◆ TASK DETAILS: Identify the lines that contain the string "with" and report only how many there are.

— start of RECORDS TO USE —

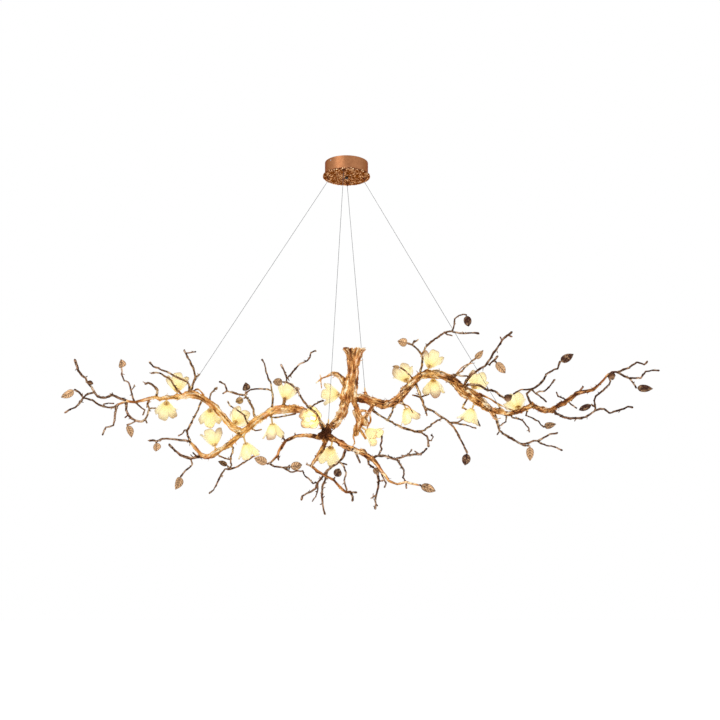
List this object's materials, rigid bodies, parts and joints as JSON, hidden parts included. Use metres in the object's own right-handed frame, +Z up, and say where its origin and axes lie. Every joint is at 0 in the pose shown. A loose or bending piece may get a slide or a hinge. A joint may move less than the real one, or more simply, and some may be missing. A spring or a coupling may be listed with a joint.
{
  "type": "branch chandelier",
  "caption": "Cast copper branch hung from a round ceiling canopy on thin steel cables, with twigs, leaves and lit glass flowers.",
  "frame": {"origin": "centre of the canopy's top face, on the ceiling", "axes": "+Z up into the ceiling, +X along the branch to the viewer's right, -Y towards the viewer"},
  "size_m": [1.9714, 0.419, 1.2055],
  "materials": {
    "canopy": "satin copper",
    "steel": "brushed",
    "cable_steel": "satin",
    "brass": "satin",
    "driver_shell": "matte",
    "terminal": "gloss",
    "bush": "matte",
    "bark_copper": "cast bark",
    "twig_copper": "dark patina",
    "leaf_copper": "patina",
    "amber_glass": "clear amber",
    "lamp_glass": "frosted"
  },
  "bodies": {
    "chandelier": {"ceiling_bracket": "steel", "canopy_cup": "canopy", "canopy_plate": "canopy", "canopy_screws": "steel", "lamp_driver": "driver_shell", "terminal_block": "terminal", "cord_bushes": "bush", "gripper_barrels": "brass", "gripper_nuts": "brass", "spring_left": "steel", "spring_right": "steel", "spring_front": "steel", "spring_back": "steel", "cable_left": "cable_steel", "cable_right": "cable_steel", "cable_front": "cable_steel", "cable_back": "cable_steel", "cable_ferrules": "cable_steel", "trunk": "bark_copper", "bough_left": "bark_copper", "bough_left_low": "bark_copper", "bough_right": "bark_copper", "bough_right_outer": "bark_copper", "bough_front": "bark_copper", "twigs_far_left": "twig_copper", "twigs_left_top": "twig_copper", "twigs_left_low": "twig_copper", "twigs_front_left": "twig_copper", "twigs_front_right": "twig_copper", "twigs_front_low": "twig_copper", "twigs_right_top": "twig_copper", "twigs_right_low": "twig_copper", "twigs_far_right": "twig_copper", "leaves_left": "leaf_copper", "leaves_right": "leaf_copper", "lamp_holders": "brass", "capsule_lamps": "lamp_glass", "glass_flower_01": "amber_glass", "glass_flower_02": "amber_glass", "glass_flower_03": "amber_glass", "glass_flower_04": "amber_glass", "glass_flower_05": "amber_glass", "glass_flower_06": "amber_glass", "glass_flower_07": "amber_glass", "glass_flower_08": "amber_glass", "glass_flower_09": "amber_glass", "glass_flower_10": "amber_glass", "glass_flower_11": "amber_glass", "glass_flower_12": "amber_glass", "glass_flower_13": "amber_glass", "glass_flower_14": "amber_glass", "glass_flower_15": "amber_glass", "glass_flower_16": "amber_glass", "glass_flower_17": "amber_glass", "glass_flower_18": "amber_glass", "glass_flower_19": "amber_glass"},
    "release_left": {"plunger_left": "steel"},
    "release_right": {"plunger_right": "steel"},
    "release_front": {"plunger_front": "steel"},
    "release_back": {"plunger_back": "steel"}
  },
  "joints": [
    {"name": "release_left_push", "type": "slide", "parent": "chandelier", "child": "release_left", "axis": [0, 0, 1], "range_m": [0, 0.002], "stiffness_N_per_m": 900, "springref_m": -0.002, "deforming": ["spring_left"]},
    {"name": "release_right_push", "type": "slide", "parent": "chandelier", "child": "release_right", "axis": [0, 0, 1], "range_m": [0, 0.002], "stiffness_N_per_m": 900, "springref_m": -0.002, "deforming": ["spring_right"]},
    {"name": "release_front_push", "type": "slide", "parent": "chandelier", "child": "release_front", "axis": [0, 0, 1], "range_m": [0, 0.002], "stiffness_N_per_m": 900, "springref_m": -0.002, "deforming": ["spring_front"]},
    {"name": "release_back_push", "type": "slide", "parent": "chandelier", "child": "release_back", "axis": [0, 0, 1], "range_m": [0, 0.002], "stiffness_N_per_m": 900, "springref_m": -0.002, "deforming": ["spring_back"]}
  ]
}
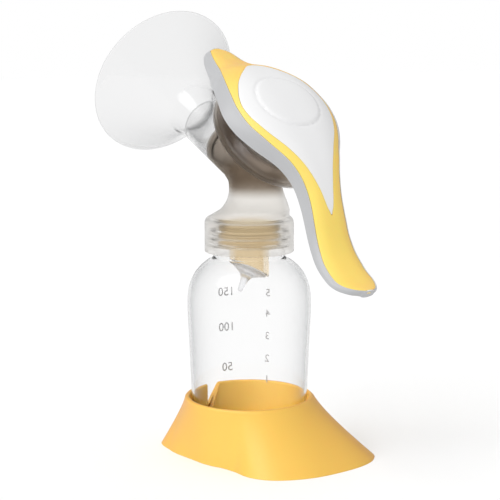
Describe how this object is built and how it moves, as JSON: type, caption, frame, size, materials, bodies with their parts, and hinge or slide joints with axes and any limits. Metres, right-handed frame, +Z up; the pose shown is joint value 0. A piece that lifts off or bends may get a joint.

— end of RECORDS TO USE —

◆ RIGHT ANSWER: 3